ADVICE: Why Does My Kid Seem Uncoordinated?

Developing body awareness and understanding its effect on coordination
Girl 918686 1920

Body awareness is an important part of the developmental process, but it’s not a milestone we pay much attention to. For many of us, body awareness is not something we have to think about as we go about our day.


Body awareness is having a sense of where our body’s parts are in space and how those parts move. The awareness of what our body is doing plays an important role in learning new motor skills and how to coordinate our body parts to carry out these skills. This knowledge helps up to know how high we need to step to step over something, how far we need to reach to grab something, how much force to use when holding something, and it allows us to walk without watching our feet.


Children who struggle with body awareness can be affected in a variety of ways. They may:

  • Appear clumsy and uncoordinated
  • Struggle with understanding personal space
  • Fall, trip, or bump into things frequently
  • Have trouble learning new motor skills
  • Have difficulty holding a pencil and use too little or too much pressure when writing
  • Have difficulty imitating movements
  • Struggle with understanding spatial concepts such as over, under, left, right, etc.
  • Play too rough or move too fast


Whether you worry that your child struggles with body awareness or just want to make sure they have a good foundation as they develop, you can incorporate these fun activities into their play:


Proprioceptive activities. The proprioceptive sense plays a huge role in body awareness. Learn more about this and find a list of proprioceptive activities here.

Shadow. Have your child be your shadow and mimic your actions (march in place, do jumping jacks, raise your right arm over your head to touch your left ear)

Simon Says. “Simon” can focus on commands that encourage movement and identification of certain body parts, such as “Simon says touch your right elbow to your left knee” or “Simon says touch your nose with your ring finger.” To make it more challenging, try this with closed eyes.

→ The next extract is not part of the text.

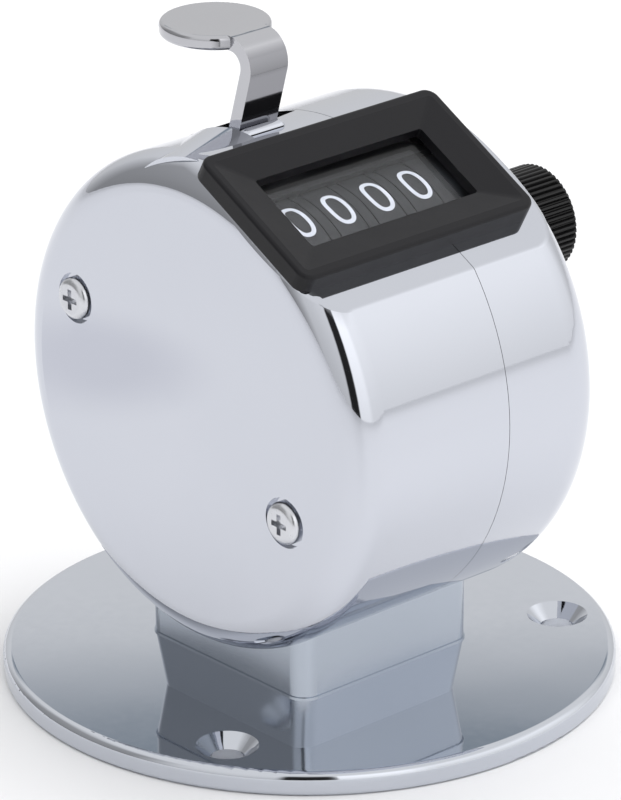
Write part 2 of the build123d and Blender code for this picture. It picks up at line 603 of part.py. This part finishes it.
# ---------------------------------------------------------------- write the nodes
def main():
    os.makedirs("parts", exist_ok=True)
    shell = whole_shell()
    nodes = {
        "base_plate": base_plate(),
        "base_screws": base_screws(),
        "mount_block": mount_block(),
        "saddle_clamp": saddle_clamp(),
        "clamp_screws": clamp_screws(),
        "left_shell": left_shell(shell),
        "right_shell": right_shell(shell),
        "window_bezel": window_bezel(),
        "window_lens": window_lens(),
        "case_screws": case_screws(),
        "left_frame_plate": left_frame_plate(),
        "right_frame_plate": right_frame_plate(),
        "frame_spacers": frame_spacers(),
        "number_guard": number_guard(),
        "pinion_shaft": pinion_shaft(),
        "ratchet_wheel": ratchet_wheel(),
        "reset_shaft": reset_shaft(),
        "shaft_clip": shaft_clip(),
        "reset_knob": reset_knob(),
        "knob_grub_screw": knob_grub_screw(),
        "thumb_lever": thumb_lever(),
        "pawl_crossbar": pawl_crossbar(),
        "drive_pawl": drive_pawl(),
        "pawl_spring": pawl_spring(),
        "check_pawl": check_pawl(),
        "check_pawl_pin": check_pawl_pin(),
        "return_spring": return_spring(),
    }
    for i, name in enumerate(WHEEL_NAMES):
        nodes["number_wheel_" + name] = number_wheel(WHEEL_XS[i], i > 0, i < 3)
        if i > 0:
            nodes["carry_pinion_" + name] = carry_pinion(WHEEL_XS[i])
    for name, shape in nodes.items():
        save(name, shape)


main()
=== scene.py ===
import json
import math

import bmesh
import bpy
from mathutils import Matrix, Vector


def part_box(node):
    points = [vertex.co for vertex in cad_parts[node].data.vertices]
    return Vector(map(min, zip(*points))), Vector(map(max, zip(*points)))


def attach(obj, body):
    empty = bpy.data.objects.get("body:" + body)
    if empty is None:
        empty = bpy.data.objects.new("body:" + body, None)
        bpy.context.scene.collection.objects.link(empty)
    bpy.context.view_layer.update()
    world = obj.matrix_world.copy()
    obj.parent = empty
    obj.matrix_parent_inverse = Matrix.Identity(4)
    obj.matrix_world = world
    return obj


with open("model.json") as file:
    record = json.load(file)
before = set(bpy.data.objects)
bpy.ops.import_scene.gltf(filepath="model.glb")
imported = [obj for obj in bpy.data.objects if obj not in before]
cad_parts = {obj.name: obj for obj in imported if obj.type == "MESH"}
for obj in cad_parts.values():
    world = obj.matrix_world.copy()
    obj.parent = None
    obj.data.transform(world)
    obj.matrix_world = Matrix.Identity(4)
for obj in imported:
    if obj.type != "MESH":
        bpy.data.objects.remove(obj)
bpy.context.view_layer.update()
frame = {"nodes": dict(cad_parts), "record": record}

MM = 0.001
NODES = frame["nodes"]

# ---------------------------------------------------------------- places taken from the frame
JOINTS = {joint["name"]: joint for joint in frame["record"]["behaviour"]["joints"]}
AXLE = Vector(JOINTS["units_turn"]["pos_m"])          # counting axle
WHEEL_NAMES = ("thousands", "hundreds", "tens", "units")
WHEEL_RADIUS = (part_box("number_wheel_units")[1][2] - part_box("number_wheel_units")[0][2]) / 2
WINDOW_TILT = 28                                      # degrees, window turned up from level
WINDOW_ANGLE = math.radians(90 + WINDOW_TILT)         # window direction about +X, from +Y

# camera, fitted to the viewing angle of the reference
VIEW_AZIMUTH, VIEW_ELEVATION, VIEW_ROLL = 41.9, 22.77, -0.21
VIEW_TARGET = Vector((-0.19, 0.0, 27.385)) * MM
VIEW_DISTANCE, VIEW_LENS = 533.5 * MM, 249.7
VIEW_SHIFT = (0.0041, 0.0019)


# ---------------------------------------------------------------- node material helpers
class Graph:
    """A node tree, with short ways to add the few kinds of node used here."""

    def __init__(self, tree):
        self.tree = tree

    def add(self, kind):
        return self.tree.nodes.new(kind)

    def link(self, source, target):
        self.tree.links.new(source, target)

    def feed(self, socket, value):
        """Link a socket, or set a constant."""
        if isinstance(value, bpy.types.NodeSocket):
            self.link(value, socket)
        else:
            socket.default_value = value

    def node(self, kind, **inputs):
        node = self.add(kind)
        for key, value in inputs.items():
            self.feed(node.inputs[key.replace("_", " ")], value)
        return node

    def math(self, operation, *values):
        node = self.add("ShaderNodeMath")
        node.operation = operation
        for socket, value in zip(node.inputs, values):
            self.feed(socket, value)
        return node.outputs[0]

    def vector_math(self, operation, *values):
        node = self.add("ShaderNodeVectorMath")
        node.operation = operation
        for socket, value in zip(node.inputs, values):
            self.feed(socket, value)
        return node

    def span(self, value, start, end, low=0.0, high=1.0):
        """Map start..end to low..high, held at both ends."""
        node = self.node("ShaderNodeMapRange", Value=value, From_Min=start, From_Max=end,
                         To_Min=low, To_Max=high)
        return node.outputs["Result"]

    def blend(self, factor, first, second, kind="MIX"):
        """Blend two colours, each a socket or a constant."""
        node = self.add("ShaderNodeMix")
        node.data_type = "RGBA"
        node.blend_type = kind
        self.link(factor, node.inputs["Factor"])
        self.feed(node.inputs["A"], first)
        self.feed(node.inputs["B"], second)
        return node.outputs["Result"]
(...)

Obstacle courses. Create an indoor or outdoor obstacle course that focuses on gross motor skills and directionality. Crawl under the table. Jump over the pillow. Wheelbarrow around the chair.

Dance to action songs. Perform the actions as you sing songs like “Hokey Pokey” or “Head, Shoulders, Knees, and Toes.”

Imitate animal movements. Ask your child to imitate movements such as jumping like a frog, hopping like a bunny, slithering like a snake, walking like a crab, or crawling like a bear.

Balance. Encourage your child to stand or hop on one leg or walk across a balance beam, two by four laying on the ground, or a line marked with painter’s tape. Keep your eyes open for places to balance while outside such as curbs or low retaining walls.

Hopscotch. Make a hopscotch grid out of chalk on the cement or mark it out with painter’s tape on the floor and have your child hop with both feet or one at a time.

Create self-portraits. Ask your child to draw a picture of themselves then name the body parts.

Sidewalk jumps. While on a walk, have your child jump forward, backward, or sideways over the line in the sidewalks.


Motor skill practice, play, and repetition are the keys to developing body awareness. As always, the most important part is having fun with it!



CINDY UTZINGER is an occupational therapist, mother of two, and author of Why Is My Kid Doing That?, a book to help parents better understand their child’s behavior.